Notice that the third condition above applies even if $ D_{uu} = 0$ . In this case, the second order term reduces to $ 2bhk + c k^2$ . As long as $ b \neq 0$ , specific choices of $ h$ and $ k$ within any arbitrarily small neighborhood of the stationary point can make this term either positive or negative, and hence $ (u_0,v_0)$ is neither a maximum nor a minimum.

It is possible to complete the square for functions of more than two variables; however, in order to develop general conditions for minima and maxima of such functions, we will employ the powerful theory of quadratic forms [410].

Definition 7.3.2. A quadratic form is an expression of the form $ {\bf u}^{\rm T} A {\bf u}$ , where $ {\bf u} = (u_1 u_2 \ldots u_n)^{\rm T}$ is an $ n$ -dimensional column vector of unknowns and $ A$ is an $ n \times n$ matrix. A quadratic form $ {\bf u}^{\rm T} A {\bf u}$ is said to be

  1. positive definite if $ {\bf u}^{\rm T} A {\bf u} > 0$ for all $ {\bf u} \neq 0$ .

  2. positive semidefinite if $ {\bf u}^{\rm T} A {\bf u} \geq 0$ for all $ {\bf u}$ .

  3. negative definite (semidefinite) if $ -{\bf u}^{\rm T} A {\bf u}$ is positive definite (semidefinite).

  4. indefinite otherwise (i.e. the form takes on both positive and negative values).

To see how these quadratic forms are used, let us take a Taylor expansion of a function of $ n$ variables $ D({\bf u})$ around the stationary point $ {\bf u} = {\bf u}_0$ :

$\displaystyle D({\bf u}_0 + {\bf h})-D({\bf u}_0) = \frac{1}{2} {\bf h}^{\rm T} H {\bf h} + O (\vert{\bf h}\vert^3)\;.$     (7.21)

Here $ H $ is the Hessian matrix of $ D$ ; the element of the $ i$ th row, $ j$ th column, is given by
$\displaystyle H_{ij} = \frac{\partial^2 D}{\partial u_i \partial u_j} ({\bf u}_0)\;.$     (7.22)

Now clearly, if the quadratic form $ {\bf h}^{\rm T} H {\bf h}$ is positive definite, then within some neighborhood of the stationary point $ {\bf u}_0$ , the right hand side of (7.21) is nonnegative, and therefore $ {\bf u}_0$ is a local minimum.

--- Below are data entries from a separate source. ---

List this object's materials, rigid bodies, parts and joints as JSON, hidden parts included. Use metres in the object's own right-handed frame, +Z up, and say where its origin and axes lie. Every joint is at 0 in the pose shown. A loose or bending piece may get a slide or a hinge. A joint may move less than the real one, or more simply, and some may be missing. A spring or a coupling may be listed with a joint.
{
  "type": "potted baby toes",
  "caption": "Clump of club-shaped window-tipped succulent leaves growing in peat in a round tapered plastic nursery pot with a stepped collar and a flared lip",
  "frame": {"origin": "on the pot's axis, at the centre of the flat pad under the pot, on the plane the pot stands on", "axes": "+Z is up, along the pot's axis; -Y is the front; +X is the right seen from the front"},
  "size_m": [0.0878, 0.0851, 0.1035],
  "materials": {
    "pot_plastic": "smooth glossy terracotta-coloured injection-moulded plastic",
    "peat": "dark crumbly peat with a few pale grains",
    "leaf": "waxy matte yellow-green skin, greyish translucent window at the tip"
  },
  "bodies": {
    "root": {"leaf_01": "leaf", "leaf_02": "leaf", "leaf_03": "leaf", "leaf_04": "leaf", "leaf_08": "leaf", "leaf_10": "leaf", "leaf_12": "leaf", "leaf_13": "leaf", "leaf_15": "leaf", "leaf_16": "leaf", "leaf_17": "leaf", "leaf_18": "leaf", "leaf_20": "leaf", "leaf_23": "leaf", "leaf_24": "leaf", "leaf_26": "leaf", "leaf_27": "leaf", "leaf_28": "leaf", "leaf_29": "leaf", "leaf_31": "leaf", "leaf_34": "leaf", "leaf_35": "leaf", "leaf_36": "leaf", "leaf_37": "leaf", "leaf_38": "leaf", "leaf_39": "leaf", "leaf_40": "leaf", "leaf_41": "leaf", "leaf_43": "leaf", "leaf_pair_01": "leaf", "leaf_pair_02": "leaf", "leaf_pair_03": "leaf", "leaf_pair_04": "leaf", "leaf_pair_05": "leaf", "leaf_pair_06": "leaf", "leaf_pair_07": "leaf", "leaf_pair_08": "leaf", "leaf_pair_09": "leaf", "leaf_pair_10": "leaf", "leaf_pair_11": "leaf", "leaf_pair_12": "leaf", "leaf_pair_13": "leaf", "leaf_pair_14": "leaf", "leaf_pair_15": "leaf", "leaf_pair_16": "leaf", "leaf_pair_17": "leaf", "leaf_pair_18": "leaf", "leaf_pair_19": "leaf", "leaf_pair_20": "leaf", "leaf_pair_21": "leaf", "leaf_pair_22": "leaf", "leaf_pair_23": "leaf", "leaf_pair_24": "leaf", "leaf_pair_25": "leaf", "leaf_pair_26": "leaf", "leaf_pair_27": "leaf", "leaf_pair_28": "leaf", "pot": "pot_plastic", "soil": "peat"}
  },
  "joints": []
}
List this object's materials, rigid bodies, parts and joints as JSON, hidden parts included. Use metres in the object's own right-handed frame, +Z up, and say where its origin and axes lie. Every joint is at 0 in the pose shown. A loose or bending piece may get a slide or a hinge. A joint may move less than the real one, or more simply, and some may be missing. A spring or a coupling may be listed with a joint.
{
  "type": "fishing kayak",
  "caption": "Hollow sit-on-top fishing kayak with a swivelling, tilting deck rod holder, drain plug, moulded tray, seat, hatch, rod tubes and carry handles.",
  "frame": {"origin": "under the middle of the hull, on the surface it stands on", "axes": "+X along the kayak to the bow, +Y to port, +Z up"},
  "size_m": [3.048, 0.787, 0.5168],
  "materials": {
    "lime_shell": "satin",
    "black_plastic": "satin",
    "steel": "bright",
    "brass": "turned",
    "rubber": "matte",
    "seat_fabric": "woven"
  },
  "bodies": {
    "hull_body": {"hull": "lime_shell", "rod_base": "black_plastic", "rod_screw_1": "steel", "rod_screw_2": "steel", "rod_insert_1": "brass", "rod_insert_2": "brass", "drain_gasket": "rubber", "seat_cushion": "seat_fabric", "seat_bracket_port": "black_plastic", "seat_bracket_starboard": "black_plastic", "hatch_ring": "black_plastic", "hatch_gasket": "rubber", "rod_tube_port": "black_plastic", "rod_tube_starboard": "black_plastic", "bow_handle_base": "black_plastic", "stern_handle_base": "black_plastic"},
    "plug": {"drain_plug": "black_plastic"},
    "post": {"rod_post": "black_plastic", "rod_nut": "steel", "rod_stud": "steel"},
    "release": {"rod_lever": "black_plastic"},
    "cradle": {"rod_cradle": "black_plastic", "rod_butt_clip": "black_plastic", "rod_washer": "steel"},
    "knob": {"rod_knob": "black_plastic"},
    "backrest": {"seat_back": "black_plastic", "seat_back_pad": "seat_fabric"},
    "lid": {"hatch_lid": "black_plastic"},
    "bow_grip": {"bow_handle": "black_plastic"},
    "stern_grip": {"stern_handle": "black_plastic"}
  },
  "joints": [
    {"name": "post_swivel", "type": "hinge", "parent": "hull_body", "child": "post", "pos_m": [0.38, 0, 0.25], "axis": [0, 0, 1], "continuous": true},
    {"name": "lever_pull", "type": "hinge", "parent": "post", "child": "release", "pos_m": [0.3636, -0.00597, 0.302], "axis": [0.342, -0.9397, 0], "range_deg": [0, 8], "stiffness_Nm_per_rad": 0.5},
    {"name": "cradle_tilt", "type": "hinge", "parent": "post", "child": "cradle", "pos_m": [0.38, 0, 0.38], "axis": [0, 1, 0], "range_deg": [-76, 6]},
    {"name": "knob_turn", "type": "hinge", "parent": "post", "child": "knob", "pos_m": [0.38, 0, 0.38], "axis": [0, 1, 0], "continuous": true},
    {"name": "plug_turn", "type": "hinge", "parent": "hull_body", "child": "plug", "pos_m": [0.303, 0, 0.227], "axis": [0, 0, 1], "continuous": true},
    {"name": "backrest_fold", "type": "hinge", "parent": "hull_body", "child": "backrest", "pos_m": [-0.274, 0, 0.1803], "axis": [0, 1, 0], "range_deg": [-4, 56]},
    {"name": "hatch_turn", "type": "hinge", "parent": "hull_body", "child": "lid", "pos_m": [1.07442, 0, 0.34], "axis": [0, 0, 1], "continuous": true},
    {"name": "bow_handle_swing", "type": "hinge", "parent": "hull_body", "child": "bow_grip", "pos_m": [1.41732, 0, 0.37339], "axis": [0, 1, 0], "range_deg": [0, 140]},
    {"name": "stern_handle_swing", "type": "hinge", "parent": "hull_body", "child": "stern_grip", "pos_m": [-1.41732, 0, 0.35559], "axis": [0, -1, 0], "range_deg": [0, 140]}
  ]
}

Similarly, if the quadratic form is negative definite, then $ {\bf u}_0$ is a local maximum.

At this point, we can use a familiar theorem of linear algebra whose proof is given in [410]:

Theorem 7.3.2. Let $ {\bf u}^{\rm T} A {\bf u}$ be a quadratic form, let $ A$ be a real symmetric matrix, and for $ i = 1, 2, \ldots, n$ , let $ d_i$ be the determinant of the upper left $ i \times i$ submatrix of A (which we will denote $ A_i$ ). Then the quadratic form is positive definite if and only if $ d_i > 0$ for all $ i$ .

If the $ >$ condition in the above theorem is relaxed to $ \geq$ , a corresponding theorem applies to positive semidefinite forms (that is, a form is positive semidefinite if and only if $ d_i \geq 0$ for all $ i$ ).

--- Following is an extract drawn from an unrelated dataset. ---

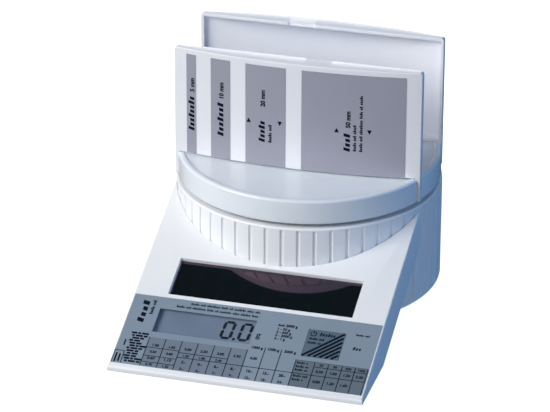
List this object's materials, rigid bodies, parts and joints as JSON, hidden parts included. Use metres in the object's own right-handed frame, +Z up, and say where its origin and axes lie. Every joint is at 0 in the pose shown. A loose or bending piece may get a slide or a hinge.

Theorem 7.3.2 immediately gives us a necessary and sufficient condition for negative definiteness as well. For, if we let $ B \equiv -A$ , the quadratic form $ {\bf u}^{\rm T} A {\bf u}$ is negative definite if and only if $ {\bf u}^{\rm T} B {\bf u}$ is positive definite if and only if $ \det B_i > 0$ for all $ i$ . But $ \det B_i = (-1)^i \det A_i$ and so we have the following corollary:

Corollary 7.3.1. Let $ A$ and $ d_i$ be as before. Then the quadratic form $ {\bf u}^{\rm T} A {\bf u}$ is negative definite if and only if $ (-1)^i d_i > 0$ for all $ i$ .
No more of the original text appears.